## What you have to do
Which lines below hold the word "joints"? Copy all of them.

## Raw data
───

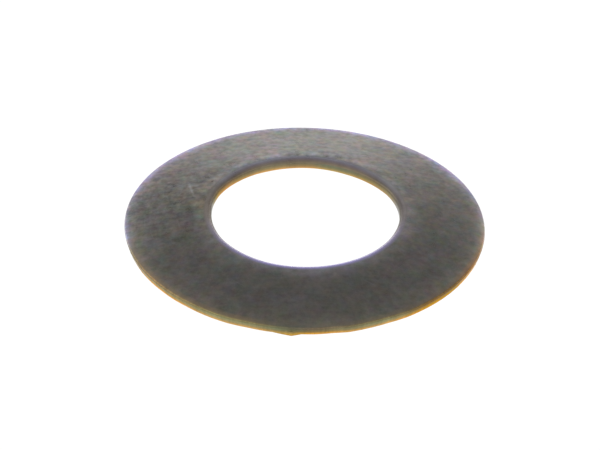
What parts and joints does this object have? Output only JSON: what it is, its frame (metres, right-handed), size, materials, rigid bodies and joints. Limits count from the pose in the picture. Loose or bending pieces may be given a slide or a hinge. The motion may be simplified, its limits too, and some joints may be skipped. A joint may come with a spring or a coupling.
{
  "type": "conical spring washer",
  "caption": "Shallow conical spring washer of dark steel sheet with a raised round bore, pressed flat under a screw head or nut to keep the joint loaded.",
  "frame": {"origin": "centre of the plane that the washer rests on, on the axis of its bore", "axes": "+Z along the axis of the bore, from the outer edge that it rests on up to the raised bore; -Y is the side with the small tooth on the rim"},
  "size_m": [0.02, 0.02, 0.0015],
  "materials": {
    "dark_spring_steel": "dark grey oiled phosphate over tumbled spring steel, satin, with warmer olive-grey cut edges"
  },
  "bodies": {
    "root": {"spring_washer": "dark_spring_steel"}
  },
  "joints": []
}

───

## Response
What parts and joints does this object have? Output only JSON: what it is, its frame (metres, right-handed), size, materials, rigid bodies and joints. Limits count from the pose in the picture. Loose or bending pieces may be given a slide or a hinge. The motion may be simplified, its limits too, and some joints may be skipped. A joint may come with a spring or a coupling.
  "joints": []